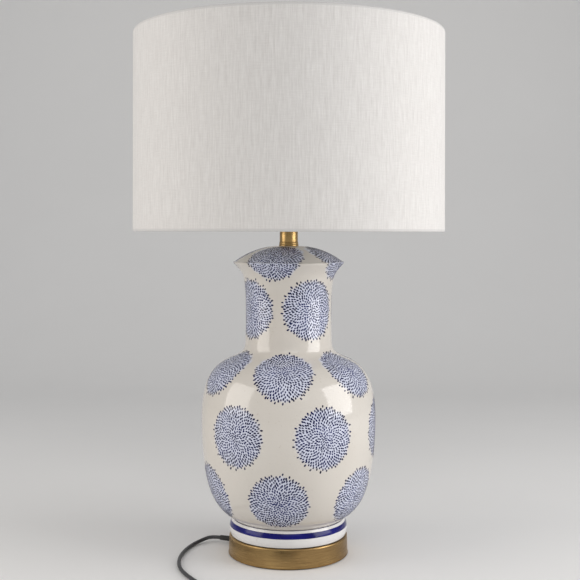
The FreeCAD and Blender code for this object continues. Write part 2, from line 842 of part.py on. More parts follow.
def inner_cord():
    """Held flex: bushing, across the base, up through the rod to the socket."""
    points = [relief_tip, Vector(0, 0, exit_height), Vector(0, 0, hub_top_z + cord_stub)]
    print("inner cord, bend %.1f" % inner_cord_bend)
    return tube(tangent_wire(points, [inner_cord_bend]), cord_radius)


def lead_route():
    floor = cord_radius
    after_exit = relief_tip + exit_way * exit_run
    return [relief_tip, after_exit] + [Vector(x, y, floor + lift) for x, y, lift in lead_points]


def lead_wire():
    points = lead_route()
    radii = [corner_radius(a, b, c) for a, b, c in zip(points, points[1:], points[2:])]
    print("cord lead radii " + " ".join("%.1f" % radius for radius in radii))
    return tangent_wire(points, radii)


def coil_radius(spare_length):
    """Outer turn that uses up the length left over from the lead."""
    half_turns = 2 * coil_half_turns
    shrink = coil_pitch / 2 * coil_half_turns ** 2
    return ((spare_length - cord_radius * 2 - coil_tail) / math.pi + shrink) / (half_turns + 0.5)


def coil_wire(outer):
    """Flat spiral in, a climbing half turn, and a spiral out on top of the first."""
    low = Vector(-outer, 0, 0)
    edges = [line(low + Vector(0, 2 * cord_radius, 0), low)]
    here = low
    step = coil_pitch / 2
    total = 2 * coil_half_turns
    for turn in range(total):
        radius = outer - step * min(turn, total - turn)
        side = 1 if turn % 2 == 0 else -1
        climb = coil_pitch if turn == coil_half_turns else 0.0
        there = here + Vector(2 * radius * side, 0, climb)
        reach = (there - here).Length / 2
        way = Vector(0, -side, 0)
        if climb:
            middle = (here + there) * 0.5 + way * reach
            for start, end in ((here, middle), (middle, there)):
                corner = (here if start == here else there) + way * reach
                centre = start + end - corner
                edges.append(arc(start, centre + unit(corner - centre) * reach, end))
        else:
            edges.append(arc(here, here + Vector(radius * side, -radius * side, 0), there))
        here = there
    quarter = here + Vector(outer * (1 - math.sqrt(0.5)), -outer * math.sqrt(0.5), 0)
    end = here + Vector(outer, -outer, 0)
    edges.append(arc(here, quarter, end))
    edges.append(line(end, end + Vector(coil_tail, 0, 0)))
    return Part.Wire(edges)


def place_coil(shape, outer):
    """Sets a piece drawn beside the coil's own middle where the lead ends."""
    points = lead_route()
    way = unit(points[-1] - points[-2])
    shape.translate(Vector(outer, -2 * cord_radius, 0))
    shape.rotate(Vector(0, 0, 0), Vector(0, 0, 1), math.degrees(math.atan2(way.y, way.x)) + 90)
    shape.translate(points[-1])
    return shape


def least_gap(wire):
    """Least clear distance of a tube to itself, on points along its middle line."""
    spacing = 2.0
    points = wire.discretize(Distance=spacing)
    beside = int(math.pi * 3 * cord_radius / spacing)
    least = 1e9
    for index, point in enumerate(points):
        for other in points[index + beside:]:
            least = min(least, (point - other).Length)
    return least - 2 * cord_radius


def coil_tie(outer):
    """Flat strap round all the turns on one side of the coil."""
    step = coil_pitch / 2
    far = outer - step + cord_radius + moving_gap
    inner_turn = outer - step * (coil_half_turns - 1) - cord_radius
    near = math.sqrt(inner_turn ** 2 - (step + tie_width / 2) ** 2) - moving_gap
    low = -cord_radius - moving_gap
    high = coil_pitch + cord_radius + moving_gap
    t = tie_thickness
    start = Vector(-tie_width / 2, near, low)
    hole = Part.makeBox(tie_width, far - near, high - low, start)
    outside = Part.makeBox(tie_width, far - near + 2 * t, high - low + 2 * t, start - Vector(0, t, t))
    corners = [edge for edge in outside.Edges if abs(edge.tangentAt(0).x) > 0.9]
    return outside.makeFillet(t, corners).cut(hole)


def plug_pieces(outer):
    """Moulded plug with its collar, and its two flat blades, drawn along +X beside the coil."""
    start = Vector(coil_tail, -outer, coil_pitch)
    height = 2 * (lead_route()[-1].z + coil_pitch)
    thin, thick = cord_radius + plug_collar_wall, height / 2 - plug_collar_step
    collar = Part.makeCone(thin, thick, plug_collar_length, start, Vector(1, 0, 0))
    body_x = coil_tail + plug_collar_length
    corner = Vector(body_x, -outer - plug_width / 2, coil_pitch - height / 2)
    body = Part.makeBox(plug_length, plug_width, height, corner)
    body = body.makeFillet(plug_round, [edge for edge in body.Edges if edge.Length < plug_length + 0.1])
    blades = []
    for side in (-1, 1):
        y = -outer + side * blade_spacing / 2 - blade_thickness / 2
        blade = Part.makeBox(blade_length, blade_thickness, blade_width,
                             Vector(body_x + plug_length, y, coil_pitch - blade_width / 2))
        end_x = body_x + plug_length + blade_length - 0.01
        across = [edge for edge in blade.Edges if abs(edge.Length - blade_thickness) < 0.01]
        blade = blade.makeFillet(blade_round, [edge for edge in across if edge.CenterOfMass.x > end_x])
        hole_at = Vector(body_x + plug_length + blade_hole_reach, y - blade_thickness, coil_pitch)
        hole = rod_along(blade_hole_radius, hole_at, hole_at + Vector(0, 3 * blade_thickness, 0))
        blades.append(blade.cut(hole))
    return collar.fuse(body), Part.makeCompound(blades)


def flex():
    lead = lead_wire()
    save("cord_lead", tube(lead, cord_radius))
    outer = coil_radius(cord_length - lead.Length)
    coil = coil_wire(outer)
    print("coil outer turn %.2f, inner turn %.2f" % (outer, outer - coil_pitch / 2 * coil_half_turns))
    print("coil least gap %.2f" % least_gap(coil))
    print("cord length %.1f" % (lead.Length + coil.Length))
    plug, blades = plug_pieces(outer)
    save("cord_coil", place_coil(tube(coil, cord_radius), outer))
    save("coil_tie", place_coil(coil_tie(outer), outer))
    save("plug_body", place_coil(plug, outer))
    save("plug_blades", place_coil(blades, outer))


save("felt_pad", felt_pad())
save("base_cap", base_cap())
save("cord_bushing", cord_bushing())
save("base_gasket", base_gasket())
save("jar_body", jar_body())
rod_hardware()
save("dome_washer", ring(dome_washer_radius, rod_bore_clear, land_z, dome_washer_thickness))
save("neck_collar", neck_collar())
save("neck_tube", ring(tube_radius, tube_radius - tube_wall, tube_foot_z, tube_length))
save("check_ring", check_ring())
save("harp_saddle", harp_saddle())
save("harp_wire", harp_wire())
save("harp_stud", harp_stud())
save("harp_ferrule_left", ferrule(-1))
save("harp_ferrule_right", ferrule(1))
save("socket_cap", socket_cap())
save("socket_set_screw", socket_set_screw())
save("socket_shell", socket_shell())
save("socket_sleeve", socket_sleeve())
save("socket_body", socket_body())
save("terminal_screws", terminal_screws())
save("socket_leads", socket_leads())
save("screw_shell", screw_shell())
save("center_contact", Part.makeCylinder(contact_radius, contact_thickness, at(0, body_top_z)))
save("switch_shaft", switch_shaft())
save("switch_knob", switch_knob())
save("bulb_contact", bulb_contact())
save("bulb_cap", bulb_cap())
save("bulb_glass", bulb_glass())
save("shade_linen", shade_linen())
save("shade_liner", shade_liner())
save("shade_spider", shade_spider())
save("shade_bottom_ring", shade_bottom_ring())
save("finial", finial())
save("inner_cord", inner_cord())
flex()
print("shade from %.1f to %.1f" % (shade_bottom, shade_top))
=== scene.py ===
import bmesh
import bpy
import math
import numpy as np
import random
from mathutils import Matrix, Vector, noise


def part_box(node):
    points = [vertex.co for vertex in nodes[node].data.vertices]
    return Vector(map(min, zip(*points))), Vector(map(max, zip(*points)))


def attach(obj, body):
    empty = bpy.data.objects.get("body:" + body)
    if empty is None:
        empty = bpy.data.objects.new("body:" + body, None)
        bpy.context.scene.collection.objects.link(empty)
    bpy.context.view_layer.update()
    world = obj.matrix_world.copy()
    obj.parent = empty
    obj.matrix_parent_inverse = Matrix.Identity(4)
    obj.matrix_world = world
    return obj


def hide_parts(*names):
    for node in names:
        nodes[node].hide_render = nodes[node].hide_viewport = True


# Ginger jar table lamp. Metres, Z up, the front looks along -Y.

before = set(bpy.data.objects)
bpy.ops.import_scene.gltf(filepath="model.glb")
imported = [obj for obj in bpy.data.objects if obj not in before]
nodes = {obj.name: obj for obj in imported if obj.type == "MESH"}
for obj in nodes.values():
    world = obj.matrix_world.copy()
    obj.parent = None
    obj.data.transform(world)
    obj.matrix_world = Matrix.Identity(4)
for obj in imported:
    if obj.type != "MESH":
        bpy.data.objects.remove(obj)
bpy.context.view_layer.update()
print("frame loaded:", len(nodes), "nodes")


# camera of the photograph
photoCamera = {
    "pixels": 580,
    "focalPixels": 1045.4,
    "distance": 1.4619,
    "height": 0.44685,
    "horizonRow": 231.9,
    "axisColumn": 288.8,
    "roll": 0.002,
    "sensor": 36.0,
}


def makeCamera(values):
    data = bpy.data.cameras.new("photoCamera")
    data.sensor_width = values["sensor"]
    data.lens = values["focalPixels"] / values["pixels"] * values["sensor"]
    middle = values["pixels"] / 2
    data.shift_x = (middle - values["axisColumn"]) / values["pixels"]
    data.shift_y = (values["horizonRow"] - middle) / values["pixels"]
    camera = bpy.data.objects.new("photoCamera", data)
    camera.location = (0, -values["distance"], values["height"])
    camera.rotation_euler = (math.pi / 2, -values["roll"], 0)
    bpy.context.scene.collection.objects.link(camera)
    bpy.context.scene.camera = camera


makeCamera(photoCamera)


# helpers for the materials
noiseLow, noiseHigh = 0.3, 0.7      # most of a noise lies between these
grainDepth = 0.0004


def plugIn(material, value, socket):
    if isinstance(value, bpy.types.NodeSocket):
        material.node_tree.links.new(value, socket)
    else:
        socket.default_value = value


def addNode(material, kind, inputs, **settings):
    made = material.node_tree.nodes.new("ShaderNode" + kind)
    for name, value in settings.items():
        setattr(made, name, value)
    for name, value in inputs.items():
        plugIn(material, value, made.inputs[name])
    return made


def startMaterial(name, values):
    material = bpy.data.materials.new(name)
    material.use_nodes = True
    shader = material.node_tree.nodes["Principled BSDF"]
    for socket, value in values.items():
        shader.inputs[socket].default_value = value
    return material, shader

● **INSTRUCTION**
Taking the lines above, repeat exactly those from the line that contains "zip(*points))), Vector(map(max, zip(*points)))" through the line that contains "nodes[node].hide_render = nodes[node].hide_viewport", and both of those lines as well. Include nothing else.

● **WRITTEN SOLUTION**
    return Vector(map(min, zip(*points))), Vector(map(max, zip(*points)))


def attach(obj, body):
    empty = bpy.data.objects.get("body:" + body)
    if empty is None:
        empty = bpy.data.objects.new("body:" + body, None)
        bpy.context.scene.collection.objects.link(empty)
    bpy.context.view_layer.update()
    world = obj.matrix_world.copy()
    obj.parent = empty
    obj.matrix_parent_inverse = Matrix.Identity(4)
    obj.matrix_world = world
    return obj


def hide_parts(*names):
    for node in names:
        nodes[node].hide_render = nodes[node].hide_viewport = True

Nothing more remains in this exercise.